Exercise objective: Repeat each line exactly, leaving nothing out.

.....

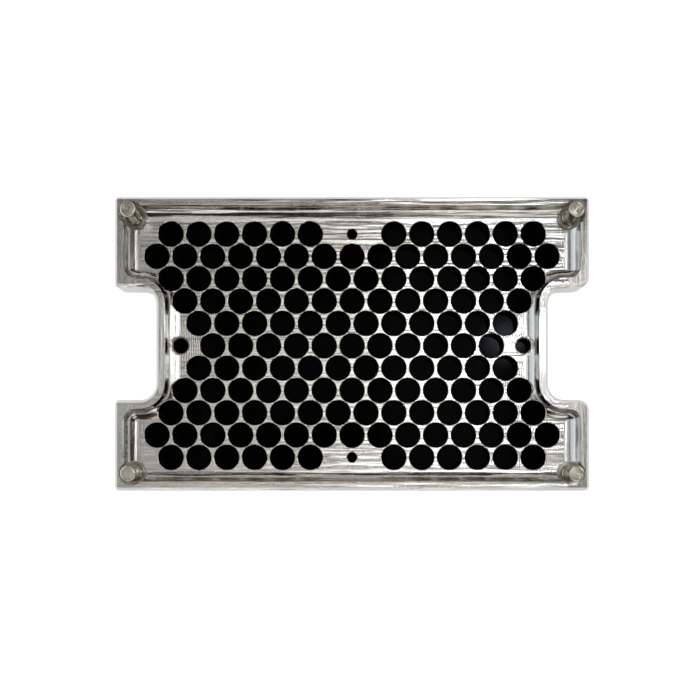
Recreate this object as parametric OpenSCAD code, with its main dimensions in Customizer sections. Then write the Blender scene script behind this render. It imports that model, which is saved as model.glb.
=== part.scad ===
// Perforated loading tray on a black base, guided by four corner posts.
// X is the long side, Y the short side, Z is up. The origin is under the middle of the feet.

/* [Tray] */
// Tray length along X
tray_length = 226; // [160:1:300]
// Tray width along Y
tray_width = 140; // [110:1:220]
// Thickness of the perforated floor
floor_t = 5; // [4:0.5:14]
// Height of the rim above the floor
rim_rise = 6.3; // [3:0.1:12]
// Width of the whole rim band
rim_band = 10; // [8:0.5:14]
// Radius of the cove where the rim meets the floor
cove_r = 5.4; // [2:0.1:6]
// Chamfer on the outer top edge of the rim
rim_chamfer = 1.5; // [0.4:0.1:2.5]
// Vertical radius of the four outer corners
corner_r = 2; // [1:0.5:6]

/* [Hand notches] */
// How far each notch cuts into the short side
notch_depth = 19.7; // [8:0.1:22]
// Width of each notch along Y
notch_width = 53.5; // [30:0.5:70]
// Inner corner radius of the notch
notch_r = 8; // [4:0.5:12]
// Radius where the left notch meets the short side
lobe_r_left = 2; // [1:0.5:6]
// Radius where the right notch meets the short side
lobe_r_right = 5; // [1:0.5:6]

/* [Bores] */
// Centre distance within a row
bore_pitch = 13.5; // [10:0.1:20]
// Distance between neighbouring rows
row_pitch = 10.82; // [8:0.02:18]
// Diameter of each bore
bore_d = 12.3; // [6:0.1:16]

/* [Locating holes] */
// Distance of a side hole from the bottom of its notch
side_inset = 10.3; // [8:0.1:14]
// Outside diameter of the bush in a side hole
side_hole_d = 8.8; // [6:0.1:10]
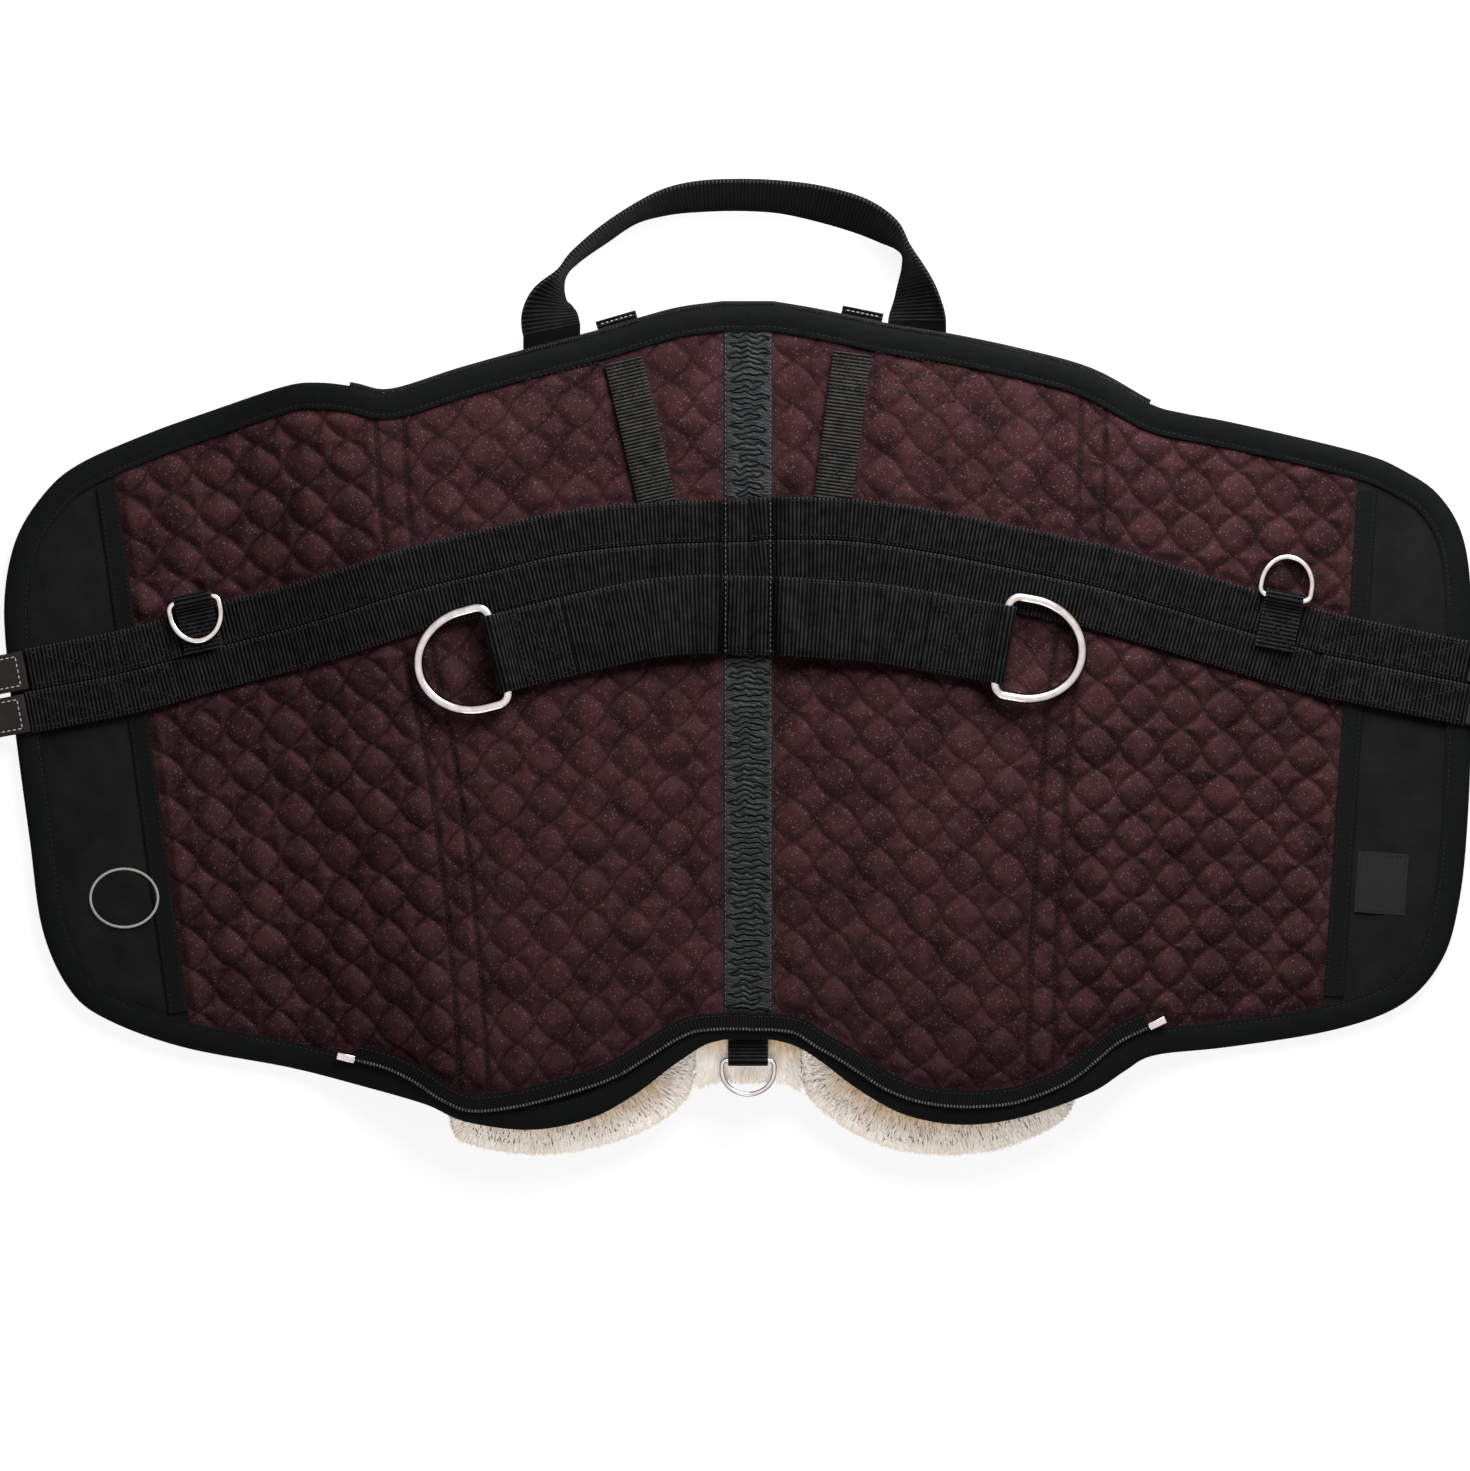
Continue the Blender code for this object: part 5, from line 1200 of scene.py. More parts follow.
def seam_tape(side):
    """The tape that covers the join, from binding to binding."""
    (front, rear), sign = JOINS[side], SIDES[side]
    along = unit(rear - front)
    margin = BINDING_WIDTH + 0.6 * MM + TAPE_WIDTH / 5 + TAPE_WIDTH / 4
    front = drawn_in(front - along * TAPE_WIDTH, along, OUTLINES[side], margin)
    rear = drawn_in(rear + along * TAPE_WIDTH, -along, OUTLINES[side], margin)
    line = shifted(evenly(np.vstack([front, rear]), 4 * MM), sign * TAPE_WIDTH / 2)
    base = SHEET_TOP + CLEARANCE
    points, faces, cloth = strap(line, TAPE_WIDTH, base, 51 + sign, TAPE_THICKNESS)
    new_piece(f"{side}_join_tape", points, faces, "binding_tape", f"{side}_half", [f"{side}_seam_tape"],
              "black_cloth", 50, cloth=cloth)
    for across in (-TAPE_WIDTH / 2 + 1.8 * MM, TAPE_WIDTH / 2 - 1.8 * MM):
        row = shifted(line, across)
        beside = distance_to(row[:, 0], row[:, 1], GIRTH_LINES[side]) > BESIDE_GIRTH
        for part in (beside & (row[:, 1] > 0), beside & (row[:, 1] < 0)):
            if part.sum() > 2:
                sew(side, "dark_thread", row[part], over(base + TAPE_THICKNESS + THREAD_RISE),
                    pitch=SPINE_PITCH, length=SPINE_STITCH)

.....

Answer to the exercise:
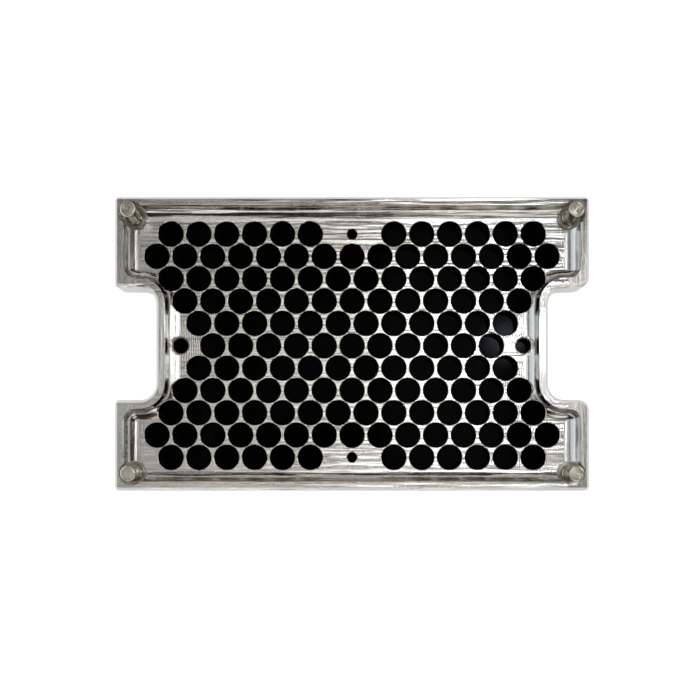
Recreate this object as parametric OpenSCAD code, with its main dimensions in Customizer sections. Then write the Blender scene script behind this render. It imports that model, which is saved as model.glb.
=== part.scad ===
// Perforated loading tray on a black base, guided by four corner posts.
// X is the long side, Y the short side, Z is up. The origin is under the middle of the feet.

/* [Tray] */
// Tray length along X
tray_length = 226; // [160:1:300]
// Tray width along Y
tray_width = 140; // [110:1:220]
// Thickness of the perforated floor
floor_t = 5; // [4:0.5:14]
// Height of the rim above the floor
rim_rise = 6.3; // [3:0.1:12]
// Width of the whole rim band
rim_band = 10; // [8:0.5:14]
// Radius of the cove where the rim meets the floor
cove_r = 5.4; // [2:0.1:6]
// Chamfer on the outer top edge of the rim
rim_chamfer = 1.5; // [0.4:0.1:2.5]
// Vertical radius of the four outer corners
corner_r = 2; // [1:0.5:6]

/* [Hand notches] */
// How far each notch cuts into the short side
notch_depth = 19.7; // [8:0.1:22]
// Width of each notch along Y
notch_width = 53.5; // [30:0.5:70]
// Inner corner radius of the notch
notch_r = 8; // [4:0.5:12]
// Radius where the left notch meets the short side
lobe_r_left = 2; // [1:0.5:6]
// Radius where the right notch meets the short side
lobe_r_right = 5; // [1:0.5:6]

/* [Bores] */
// Centre distance within a row
bore_pitch = 13.5; // [10:0.1:20]
// Distance between neighbouring rows
row_pitch = 10.82; // [8:0.02:18]
// Diameter of each bore
bore_d = 12.3; // [6:0.1:16]

/* [Locating holes] */
// Distance of a side hole from the bottom of its notch
side_inset = 10.3; // [8:0.1:14]
// Outside diameter of the bush in a side hole
side_hole_d = 8.8; // [6:0.1:10]
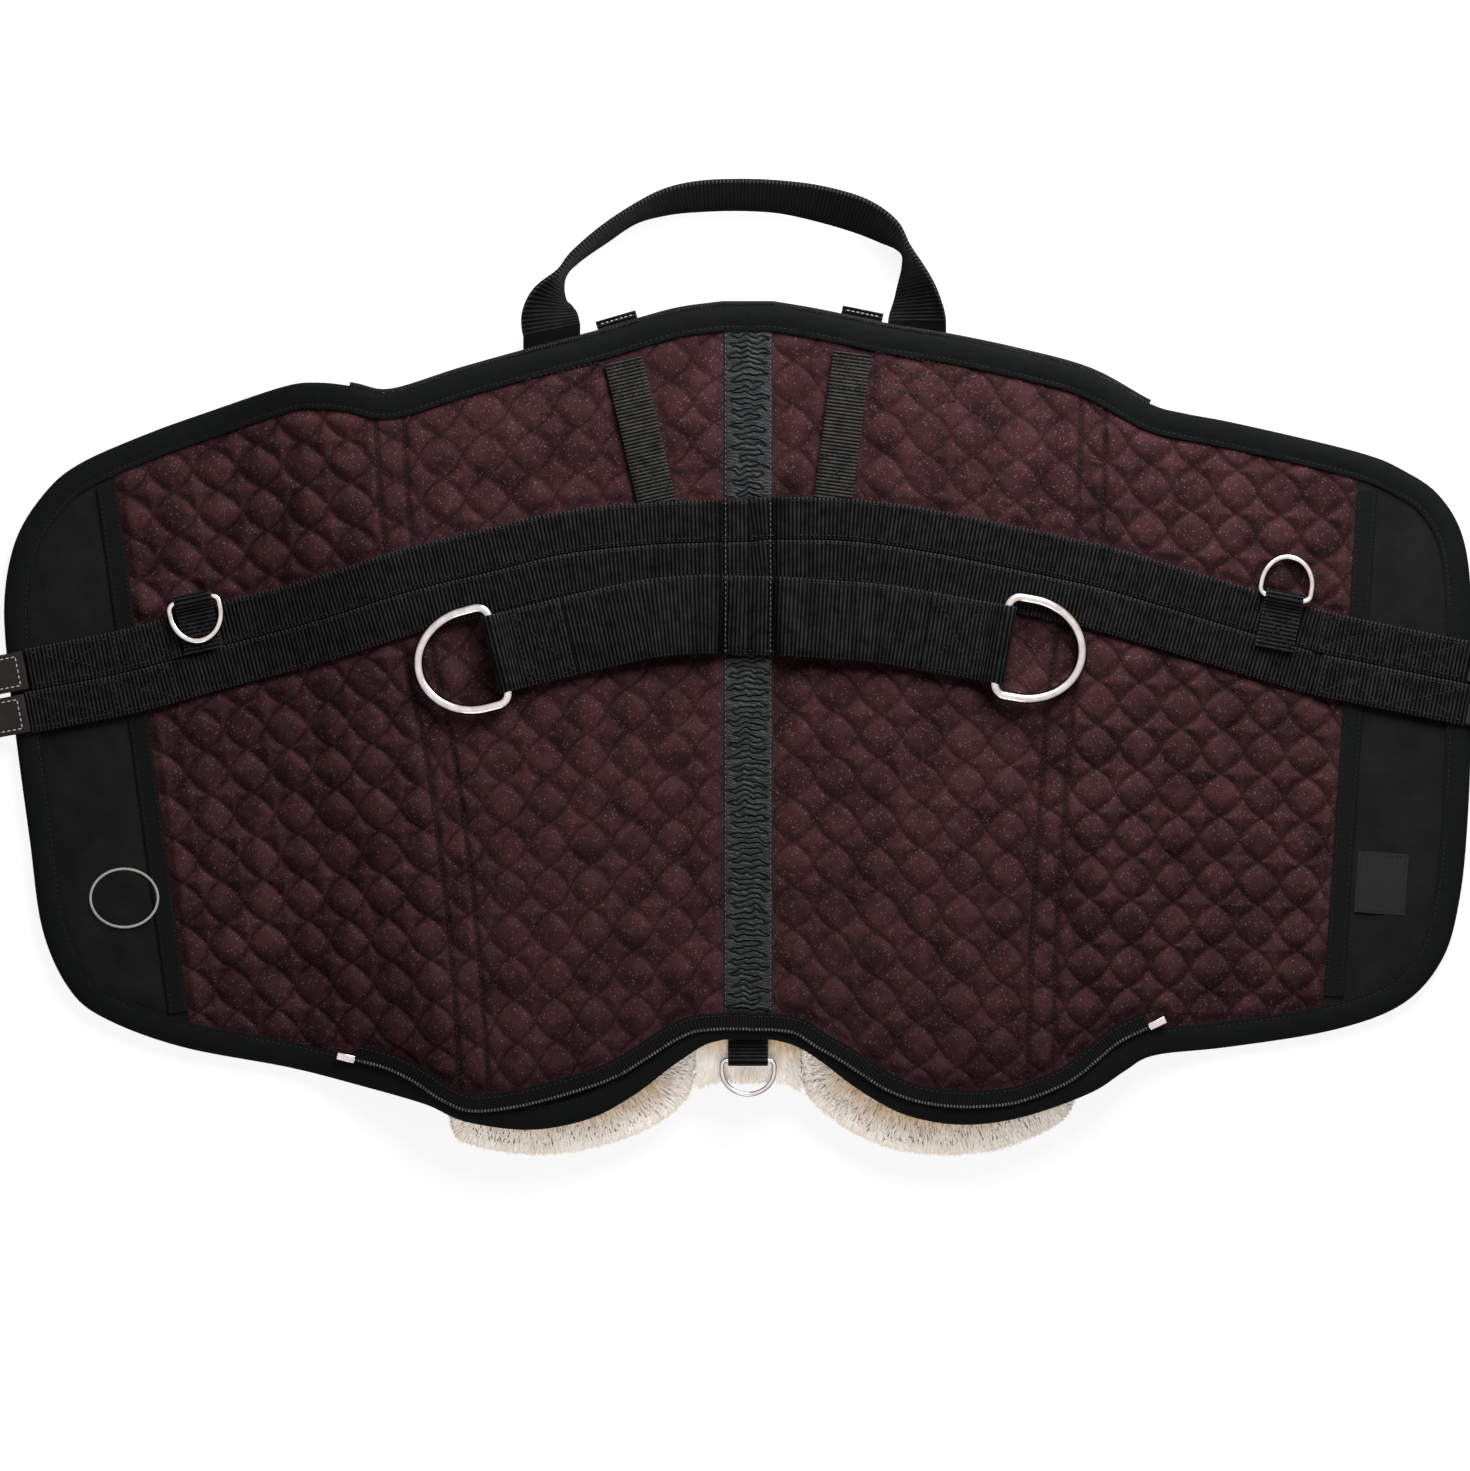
Continue the Blender code for this object: part 5, from line 1200 of scene.py. More parts follow.
def seam_tape(side):
    """The tape that covers the join, from binding to binding."""
    (front, rear), sign = JOINS[side], SIDES[side]
    along = unit(rear - front)
    margin = BINDING_WIDTH + 0.6 * MM + TAPE_WIDTH / 5 + TAPE_WIDTH / 4
    front = drawn_in(front - along * TAPE_WIDTH, along, OUTLINES[side], margin)
    rear = drawn_in(rear + along * TAPE_WIDTH, -along, OUTLINES[side], margin)
    line = shifted(evenly(np.vstack([front, rear]), 4 * MM), sign * TAPE_WIDTH / 2)
    base = SHEET_TOP + CLEARANCE
    points, faces, cloth = strap(line, TAPE_WIDTH, base, 51 + sign, TAPE_THICKNESS)
    new_piece(f"{side}_join_tape", points, faces, "binding_tape", f"{side}_half", [f"{side}_seam_tape"],
              "black_cloth", 50, cloth=cloth)
    for across in (-TAPE_WIDTH / 2 + 1.8 * MM, TAPE_WIDTH / 2 - 1.8 * MM):
        row = shifted(line, across)
        beside = distance_to(row[:, 0], row[:, 1], GIRTH_LINES[side]) > BESIDE_GIRTH
        for part in (beside & (row[:, 1] > 0), beside & (row[:, 1] < 0)):
            if part.sum() > 2:
                sew(side, "dark_thread", row[part], over(base + TAPE_THICKNESS + THREAD_RISE),
                    pitch=SPINE_PITCH, length=SPINE_STITCH)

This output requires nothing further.